Using the training set, we summarized the data into the table below. We grouped by the target_class column, then used summarize to count the number of instances for each class.

In [2]:
pulsar_summarized <- pulsar %>%
    group_by(target_class) %>%
    summarize(n = n())
head(pulsar_summarized)

target_class,n
<fct>,<int>
0,16259
1,1639


#### _**Might wanna use ggpairs for the visualization part. That's why I didn't include the previous visualizations from the "project" notebook file**_

## Methods
* First, the columns of the raw data must be labelled. Then the data must be sliced into predictor variables and classes/labels. After slicing, both data frames will be standardized. The predictor variables will be left as a data frame. The classes/labels will first be converted into a factor data type, after which the data frame itself will be converted into a vector. At this point, all the data is ready to be fed into the classifier.

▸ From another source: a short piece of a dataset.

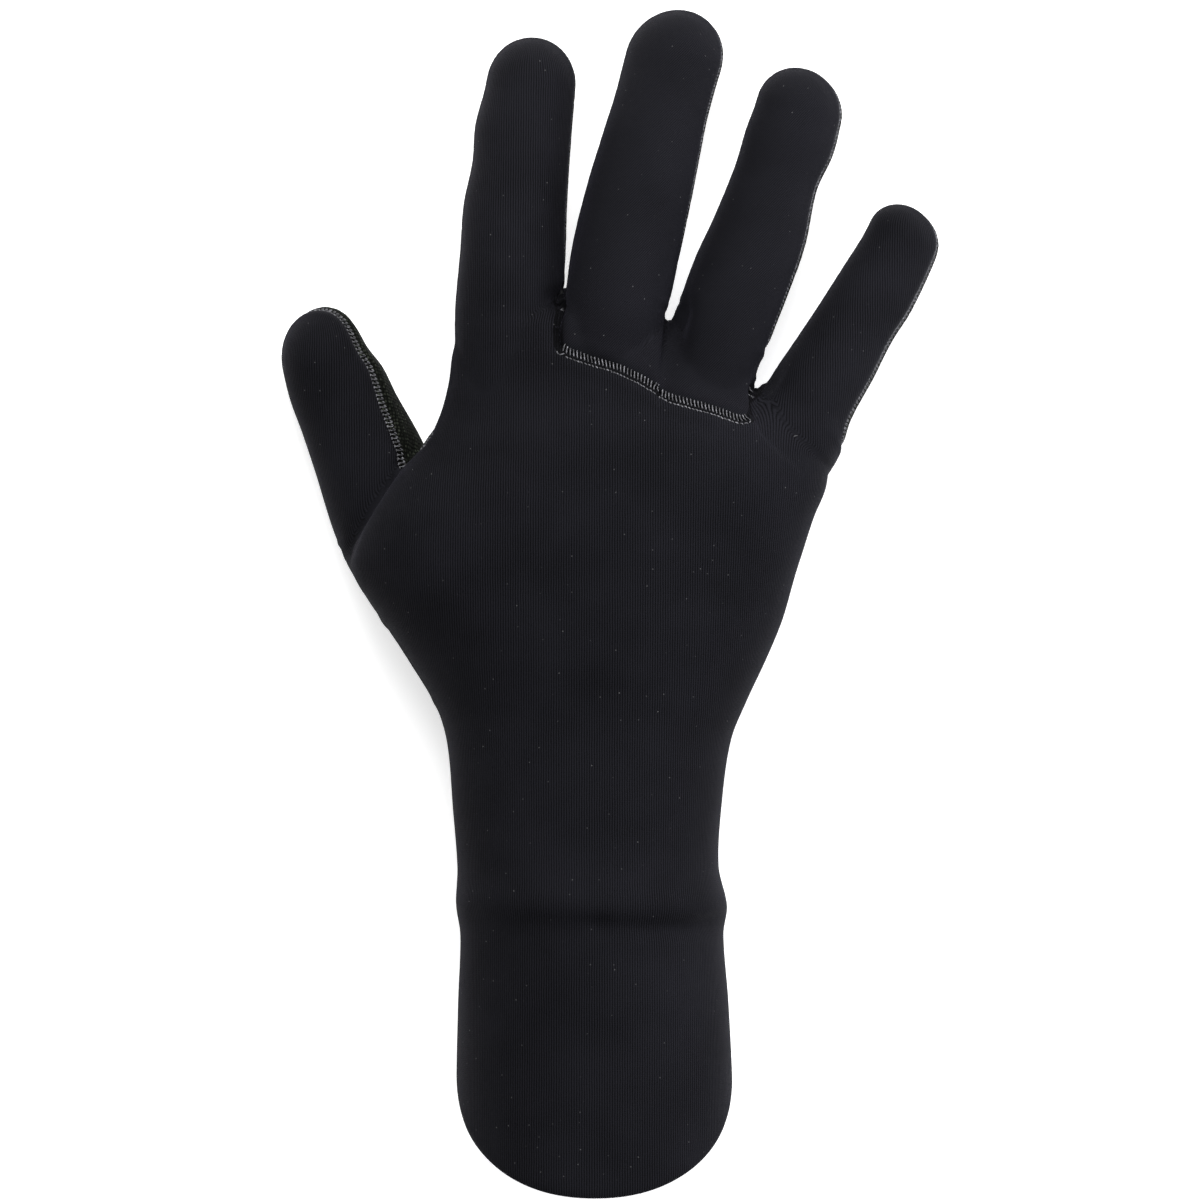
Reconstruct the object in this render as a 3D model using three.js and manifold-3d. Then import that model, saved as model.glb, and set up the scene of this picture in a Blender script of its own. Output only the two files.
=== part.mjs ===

* We will be using the caret package to train a classifier using the k-nearest neighbours method. All variables except the target_class will be used as predictor variables, totalling eight. The target_class column will be used for the classes/labels. It contains a total of two categorical classes. An optimal k-value, one that yields the highest classification accuracy, will be selected through an automated process.


* A confusion matrix [[3]](https://en.wikipedia.org/wiki/Confusion_matrix) will be used to visualize the classification results.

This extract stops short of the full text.